MJ knew what that meant—blood. Retaliation. War. He felt his stomach twist, but he nodded anyway. Because what choice did he have?
That night, Lip cornered him at the Alibi.
"I heard," Lip said, sliding into the booth across from him.
"Heard what?"
"That the Milkoviches are sniffing around, Tito's gearing up for something big, and you're right in the middle of it." Lip's eyes were sharp, voice low. "Jesus, MJ, you're dragging us into a war we don't need."
MJ rubbed his temples. "I'm trying to keep it away from the house."
"Yeah, well, newsflash—you're not. Fiona's ready to snap. Debbie's scared shitless. And Carl? He thinks this is cool. He thinks you're some kind of gangster superhero. You're turning him into you, and he's ten."
The words hit harder than any fist. MJ swallowed, unable to answer.
Lip leaned back, shaking his head. "You think you're protecting us, but all you're doing is painting a target on our backs. You need to figure your shit out before someone puts us in the ground."
Later that week, the target found them.
MJ was walking Debbie and Carl back from the store, plastic bags swinging from his hands, when a car rolled up slow. Windows tinted, engine too quiet.

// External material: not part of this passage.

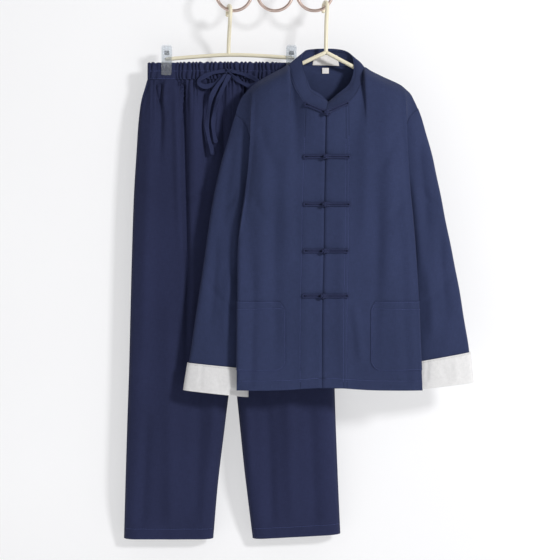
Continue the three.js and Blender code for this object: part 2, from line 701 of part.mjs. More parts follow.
// The maker's tape and the size tag inside the back of the neck, both left plain.
const TAPE = 0.8;
const tapeGrid = [0.12, 0.4, 0.66].map((share) => [8, 9, 10].map((i) => {
  const row = share < 0.33 ? 0 : 1;
  const low = collarGrid[row][i];
  const inside = neckDirection(collarBottom[i]).multiplyScalar(-(LAID_ON + TAPE / 2 + 0.8));
  return low.clone().lerp(collarGrid[row + 1][i], (share - COLLAR_ROWS[row]) / 0.33).add(inside);
}));
add('collar_tape', wall(tapeGrid, { thickness: TAPE, facing: -1 }), COLOURS.tape);
const tag = new THREE.BoxGeometry(14, TAPE, 12);
tag.translate(107, -4.4, -199.5);
add('size_tag', tag, COLOURS.tape);

// Trousers: middle plane, waist, and the depth of the waist from clip to clip.
const TROUSERS_Y = 26;
const TROUSERS_X = -90;
const WAIST = { left: -272, right: 73, top: -178.5, bottom: -214.4 };
const LEG_HALF = 17;
const GATHERS = 37;
const GATHER_DEPTH = 1.4;
const waistDepth = table(['x', 'depth', 'gathered'], [
  [-272, 0.2, 0], [-268, 5, 0.2], [-255, 6.5, 0.6], [-245, 5.6, 0], [-218, 5.6, 0], [-190, 9, 1],
  [-100, 12, 1], [-10, 9, 1], [19, 5.6, 0], [51, 5.6, 0], [60, 6.5, 0.6], [69, 5, 0.2], [73, 0.2, 0],
]);
const legs = {
  left: {
    outside: table(['z', 'x'], [
      [-215, -272.5], [-226, -276], [-253, -284.5], [-300, -290.9], [-364, -295.2], [-471, -301.6],
      [-642, -306.9], [-824, -311.2], [-985, -316.6], [-1194, -322.3],
    ]),
    inside: table(['z', 'x'], [
      [-520, -91.1], [-771, -91.1], [-893, -99.5], [-985, -113.4], [-1070, -122], [-1194, -132.7],
    ]),
    hem: { outside: -1194, inside: -1194 },
  },
  right: {
    outside: table(['z', 'x'], [
      [-215, 73.5], [-226, 76.5], [-253, 85.4], [-300, 92.9], [-364, 98.3], [-471, 104.7],
      [-642, 115.4], [-824, 125], [-985, 130.3], [-1184, 138.9],
    ]),
    inside: table(['z', 'x'], [
      [-520, -88.9], [-771, -88.9], [-893, -80.3], [-985, -71.1], [-1070, -62.1], [-1194, -47.1],
    ]),
    hem: { outside: -1184, inside: -1194 },
  },
};
const CROTCH_Z = -520;
const legLevels = [
  -1194, -1070, -940, -830, -720, -610, CROTCH_Z, -498, -470, -430, -370, -310, -262, -234, -214.7,
];
const PANEL_COLUMNS = 13;

// Long folds that fall from the gathers: place at their top and foot, reach, width and depth.
const waistFolds = table(['x', 'footX', 'top', 'bottom', 'width', 'depth'], [
  [-243, -247, -205, -420, 9, -4], [-197, -189, -205, -700, 10, -6], [-150, -146, -205, -480, 9, -4],
  [-114, -110, -205, -430, 8, -4], [-62, -58, -205, -480, 9, -4.5], [-20, -26, -205, -640, 10, -5],
  [28, 34, -205, -430, 10, -4], [-220, -222, -205, -560, 10, 3], [-172, -170, -205, -520, 9, 3],
]);

function waistFold(x, z) {
  return waistFolds.reduce((sum, fold) => {
    const t = clamp01((fold.top - z) / (fold.top - fold.bottom));
    const across = Math.exp(-(((x - mix(fold.x, fold.footX, t)) / fold.width) ** 2));
    return sum + fold.depth * across * smooth((fold.top - z) / 40) * (1 - t);
  }, 0);
}

// One trouser panel: from the outside seam to the middle seam and inside leg, hem to waist.
function legGrid(name, forward) {
  const leg = legs[name];
  return legLevels.map((level) => {
    const isHem = level === legLevels[0];
    return Array.from({ length: PANEL_COLUMNS }, (unused, i) => {
      const even = i / (PANEL_COLUMNS - 1);
      const s = mix(even, 0.5 - 0.5 * Math.cos(Math.PI * even), 0.35);
      const z = isHem ? mix(leg.hem.outside, leg.hem.inside, s) : level;
      const outside = read(leg.outside, 'z', z, 'x');
      const inside = z > CROTCH_Z + 0.1 ? TROUSERS_X : read(leg.inside, 'z', z, 'x');
      const x = mix(outside, inside, s);
      const fork = smooth((-430 - z) / 90);
      const edgeRound = (t) => (1 - (1 - clamp01(t / 0.16)) ** 2.2) ** 0.6;
      const across = edgeRound(s) * mix(1, edgeRound(1 - s), fork);
      const held = read(waistDepth, 'x', x, 'depth');
      const low = smooth((WAIST.bottom - z) / 120);
      const profile = mix(held, LEG_HALF * across, low);
      const edge = smooth(across * 1.2);
      const depth = profile + waistFold(x, z) * edge;
      return vec(x, TROUSERS_Y - forward * Math.max(depth, 0), z);
    });
  });
}

function middleDirection(z, inward, forward) {
  if (z < CROTCH_Z - 0.1) return vec(inward, 0, 0);
  if (z < CROTCH_Z + 0.1) return vec(0.65 * inward, 0, -0.75);
  const turn = smooth((-430 - z) / 90);
  return vec(0, -forward * (1 - turn) - 0.02 * forward, -0.9 * turn);
}

for (const [name, inward] of [['left', 1], ['right', -1]]) {
  for (const [face, forward] of [['front', 1], ['back', -1]]) {
    const grid = legGrid(name, forward);
    const seams = {
      first: { directions: grid.map(() => vec(-inward, 0, 0)) },
      last: { directions: grid.map((row) => middleDirection(row[0].z, inward, forward)) },
      top: {
        directions: grid[0].map((unused, i) => vec(i === 0 ? -inward : 0, i === 0 ? 0 : -forward, 0)),
        gaps: grid[0].map(() => 0),
      },
    };
    add(`trousers_${face}_${name}`, wall(grid, { facing: inward * forward, seams }), COLOURS.trousers);
  }
}

// Waistband: a front and a back half, gathered on elastic all the way round.
for (const [face, forward] of [['front', 1], ['back', -1]]) {
  const columns = 2 * GATHERS;
  const grid = [0, 1].map((share) => Array.from({ length: columns + 1 }, (unused, i) => {
    const x = mix(WAIST.left, WAIST.right, i / columns);
    const ripple = (i % 2 === 0 ? -1 : 1) * read(waistDepth, 'x', x, 'gathered');
    const depth = read(waistDepth, 'x', x, 'depth') + ripple * GATHER_DEPTH;
    const top = WAIST.top + ripple * 1.2;
    return vec(x, TROUSERS_Y - forward * Math.max(depth, 0), mix(WAIST.bottom, top, share));
  }));
  add(`waistband_${face}`, wall(grid, {
    facing: forward,
    seams: {
      first: { directions: grid.map(() => vec(-1, 0, 0)) },
      last: { directions: grid.map(() => vec(1, 0, 0)) },
    },
  }), COLOURS.trousers);
}

// Drawstring: the bow's knot and two loops are one cord, and its two free ends hang below.
const STRING_Y = 6.2;
const flatSection = new THREE.Shape();
flatSection.absellipse(0, 0, 1.5, 3.2, 0, Math.PI * 2);
function flatString(points, steps) {
  const path = new THREE.CatmullRomCurve3(points, false, 'centripetal');
  const section = new THREE.Shape(flatSection.getPoints(2).slice(0, -1));
  return new THREE.ExtrudeGeometry(section, { steps, extrudePath: path });
}
const bowLoops = {
  left: table(['x', 'z'], [
    [-100, -197], [-133.8, -203], [-157, -214], [-162, -224], [-150, -231], [-130, -226], [-114, -213],
    [-100, -201],
  ]),
  right: table(['x', 'z'], [
    [-98, -197], [-64, -206], [-42, -216], [-37, -223], [-52, -230], [-73, -222], [-88, -211], [-98, -201],
  ]),
};
const knot = new THREE.SphereGeometry(1, 10, 8);
knot.scale(8, 5, 7.5);
knot.translate(-99, STRING_Y, -199);
const bow = Object.values(bowLoops).map((rows) => (
  flatString(rows.map((p) => vec(p.x, STRING_Y, p.z)), 20)
));
add('drawstring_bow', joined([knot, ...bow]), COLOURS.cord);
const freeEnds = {
  long: table(['x', 'y', 'z'], [
    [-103, 3, -206.8], [-108.5, 1.4, -213], [-121, 0.2, -229], [-135, 0.8, -255], [-142, 1.5, -290],
    [-145, 2, -314], [-141, 2, -340], [-135, 2, -361], [-131.5, 2, -377],
  ]),
  short: table(['x', 'y', 'z'], [
    [-96, 3, -206.8], [-100, 1.4, -214], [-110, 0.2, -234], [-122, 0.8, -262], [-129.5, 1.5, -294],
    [-130.5, 2, -325], [-125, 2, -352],
  ]),
};
for (const [name, rows] of Object.entries(freeEnds)) {
  const points = rows.map((p) => vec(p.x, p.y, p.z));
  add(`drawstring_end_${name}`, swept(points, roundSection(2.6, 8), 14), COLOURS.cord);
}

// Rail: three rings in a row with a short link between neighbours.
const RING_RADIUS = 37.5;
const RING_WIRE = 3.5;
const RING_Z = -RING_RADIUS + RING_WIRE;
const ringCentres = [-87.1, 0, 84];
const rings = ringCentres.map((x) => {
  const ring = new THREE.TorusGeometry(RING_RADIUS, RING_WIRE, 6, 24);
  ring.rotateX(Math.PI / 2);
  ring.translate(x, 0, RING_Z);
  return ring;
});
const links = ringCentres.slice(1).map((x, k) => {
  const from = ringCentres[k] + RING_RADIUS - 1;
  const to = x - RING_RADIUS + 1;
  const line = [vec(from, 0, RING_Z), vec((from + to) / 2, 0, RING_Z), vec(to, 0, RING_Z)];
  return swept(line, roundSection(3, 6), 2);
});
add('ring_rail', joined([...rings, ...links]), COLOURS.rail, 0.35, 0.8);

// Hangers: a hook over its ring, a stem, and either two arms or a bar for the clips.
const HANGER_RADIUS = 3.6;
const HOOK_RADIUS = 15;
function hook(x, ringX) {
  const across = x - ringX;
  const wireZ = RING_Z - Math.sqrt(RING_RADIUS ** 2 - across ** 2);
  const slope = Math.sqrt(1 - (across / RING_RADIUS) ** 2);
  const topZ = wireZ + (RING_WIRE + HANGER_RADIUS + SEAM + 0.4) / slope;
  return [0, 30, 60, 90, 120, 150, 180, 200].map((degrees) => {
    const angle = (degrees * Math.PI) / 180;
    const away = HOOK_RADIUS * Math.cos(angle);
    return vec(x + 0.25 * away, -away, topZ - HOOK_RADIUS + HOOK_RADIUS * Math.sin(angle));
  }).reverse();
}

const jacketHook = hook(106.5, ringCentres[2]);
const jacketStem = swept(
  [...jacketHook, vec(108.5, -20, -95), vec(107.5, -25, -130), vec(107.3, -26, -165)],
  roundSection(HANGER_RADIUS, 6), 26,
);
const armPoints = table(['x', 'z'], [[-44, -245.5], [-27, -230.5], [29.5, -200.5], [107.3, -164]]);
const leftArm = armPoints.map((p) => vec(p.x, SHOULDER_Y + 1.5, p.z));
const rightPoints = table(['x', 'z'], [[264, -244.5], [243, -232.5], [187, -206], [107.3, -164]]);
const rightArm = rightPoints.map((p) => vec(p.x, SHOULDER_Y + 1.5, p.z));
add('jacket_hanger', joined([
  jacketStem,
  swept(leftArm, roundSection(HANGER_RADIUS, 6), 8),
  swept(rightArm, roundSection(HANGER_RADIUS, 6), 8),
]), COLOURS.hanger, 0.45);

const BAR_Z = -161;
const trouserHook = hook(-97.5, ringCentres[0]);
const trouserLine = [
  ...trouserHook,
  vec(-95, -8, -92), vec(-97, 10, -112), vec(-99, 24, -138), vec(-99.5, TROUSERS_Y, BAR_Z - 1),
];
const trouserStem = swept(trouserLine, roundSection(HANGER_RADIUS, 6), 28);
const bar = [vec(-236, TROUSERS_Y, -170.5), vec(-170, TROUSERS_Y, -165), vec(-99.5, TROUSERS_Y, BAR_Z),
  vec(-30, TROUSERS_Y, -163), vec(41, TROUSERS_Y, -168)];
const barTube = swept(bar, roundSection(HANGER_RADIUS, 6), 12);
add('trouser_hanger', joined([trouserStem, barTube]), COLOURS.hanger, 0.45);

// Clips: a clear front and back jaw on the bar's end, with a coil spring between their grips.
const JAW = { width: 22, plate: 2.2 };
const jawProfile = table(['z', 'inner'], [
  [-141.5, 9], [-164, 4.1], [-173, 4.1], [-177.5, 6.9], [-205.5, 6.9],
]);
function jaw(x, forward) {
  const inner = jawProfile.map((p) => [p.inner, p.z]);
  const outer = jawProfile.map((p) => [p.inner + JAW.plate, p.z]).reverse();
  const outline = [...inner, ...outer];
  const shape = new THREE.Shape(outline.map(([y, z]) => new THREE.Vector2(-forward * y, z)));
  const geometry = new THREE.ExtrudeGeometry(shape, { depth: JAW.width, bevelEnabled: false });
  geometry.rotateX(Math.PI / 2);
  geometry.rotateZ(Math.PI / 2);
  geometry.translate(x - JAW.width / 2, TROUSERS_Y, 0);
  return geometry;
}
const SPRING = { radius: 4.9, length: 12, z: -156.5 };
for (const [name, x] of [['left', -231.5], ['right', 35]]) {
  add(`clip_front_${name}`, jaw(x, 1), COLOURS.clear, 0.15);
  add(`clip_back_${name}`, jaw(x, -1), COLOURS.clear, 0.15);
  const spring = new THREE.CylinderGeometry(SPRING.radius, SPRING.radius, SPRING.length, 12);
  spring.rotateZ(Math.PI / 2);
  spring.translate(x, TROUSERS_Y, SPRING.z);
  add(`clip_spring_${name}`, spring, COLOURS.steel, 0.3, 1);
}

export default uniform;
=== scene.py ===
"""Looks of a tai chi uniform that hangs flat: a jacket in front of drawstring trousers.

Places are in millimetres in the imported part's frame and turned to metres in the meshes. The origin
is inside the top of the middle ring, +X is the viewer's right, -Y is towards the viewer, +Z is up.
"""
import logging
import math
from dataclasses import dataclass, field
from enum import Enum
from typing import Sequence

import bpy
import numpy as np
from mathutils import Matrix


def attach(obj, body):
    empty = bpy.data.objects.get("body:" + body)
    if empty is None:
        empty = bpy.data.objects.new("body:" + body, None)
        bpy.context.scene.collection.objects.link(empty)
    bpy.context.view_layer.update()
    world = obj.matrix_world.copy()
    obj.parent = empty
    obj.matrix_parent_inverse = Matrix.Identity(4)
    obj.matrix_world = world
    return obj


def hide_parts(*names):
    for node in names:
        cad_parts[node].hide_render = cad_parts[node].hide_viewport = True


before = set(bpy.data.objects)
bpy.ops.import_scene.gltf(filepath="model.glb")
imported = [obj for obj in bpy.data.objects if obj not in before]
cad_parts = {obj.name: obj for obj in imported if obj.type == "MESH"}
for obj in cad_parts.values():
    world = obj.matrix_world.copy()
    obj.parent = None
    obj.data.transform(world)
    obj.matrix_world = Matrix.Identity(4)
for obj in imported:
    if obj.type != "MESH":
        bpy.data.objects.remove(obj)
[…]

"MJ," Carl whispered, eyes wide.
He didn't answer. Just dropped the bags and shoved the kids behind him.
The window slid down, and a voice called out. "Nice family you got there. Be a shame if something happened to them."
Debbie grabbed Carl's hand, pulling him back. MJ stepped forward, fists tight, heart pounding.

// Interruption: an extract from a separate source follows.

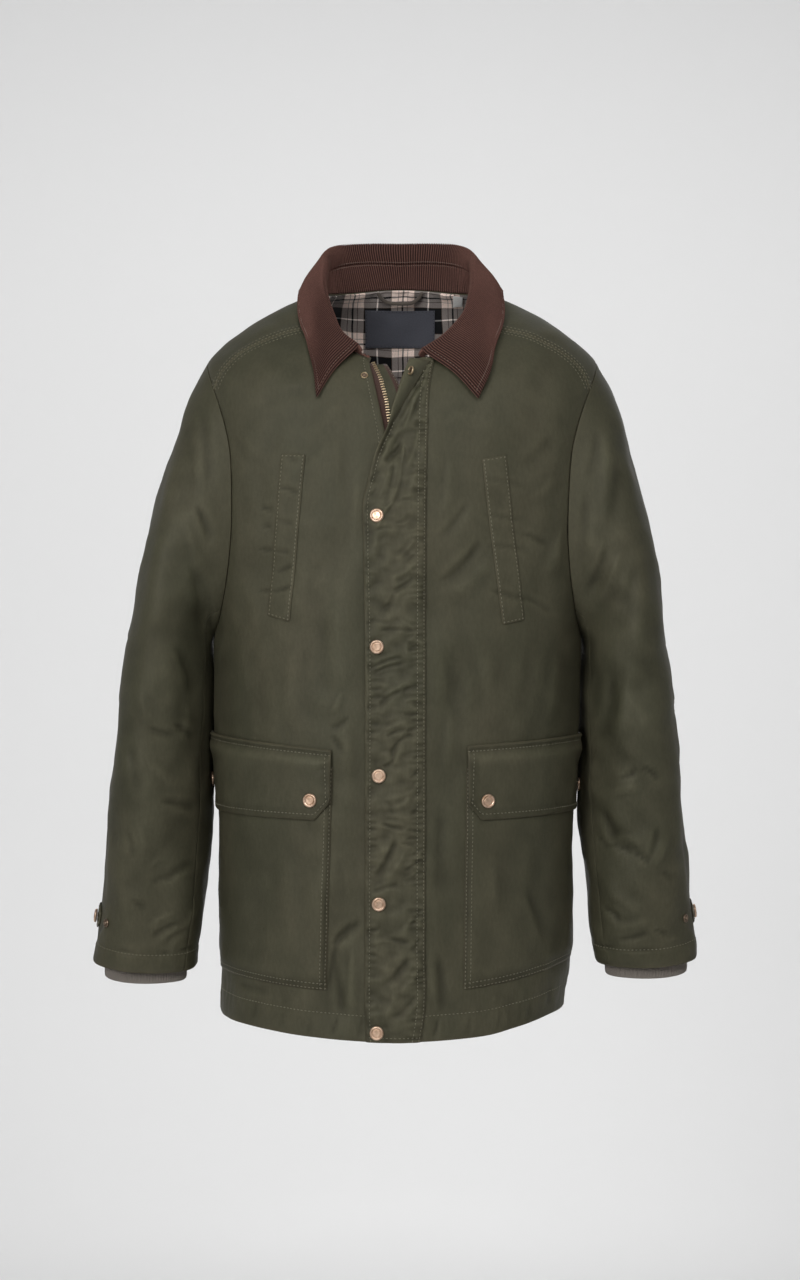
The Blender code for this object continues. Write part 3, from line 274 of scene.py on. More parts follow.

"You stay the fuck away from them," he growled.
The car laughed—three voices, cruel and sharp—and then it peeled off, tires squealing, leaving smoke and silence in its wake.
Debbie's face was pale, Carl's eyes wide with something between fear and excitement.
"MJ," Debbie whispered, "what's happening?"
He forced a smile he didn't feel. "Nothing you need to worry about. Let's get home."
But his chest burned. Because Lip was right. Because Fiona was right. Because the storm wasn't coming—it was already here.
That night, MJ couldn't sleep. He sat on the porch with another cigarette, staring at the dark street, listening for engines that didn't belong.
He thought about Fiona's words. Lip's warnings. Debbie's fear. Carl's dangerous admiration.
He thought about Tito's map, about the choice he'd made. About how there was no clean way out.
And for the first time, he wondered if he'd already doomed them all.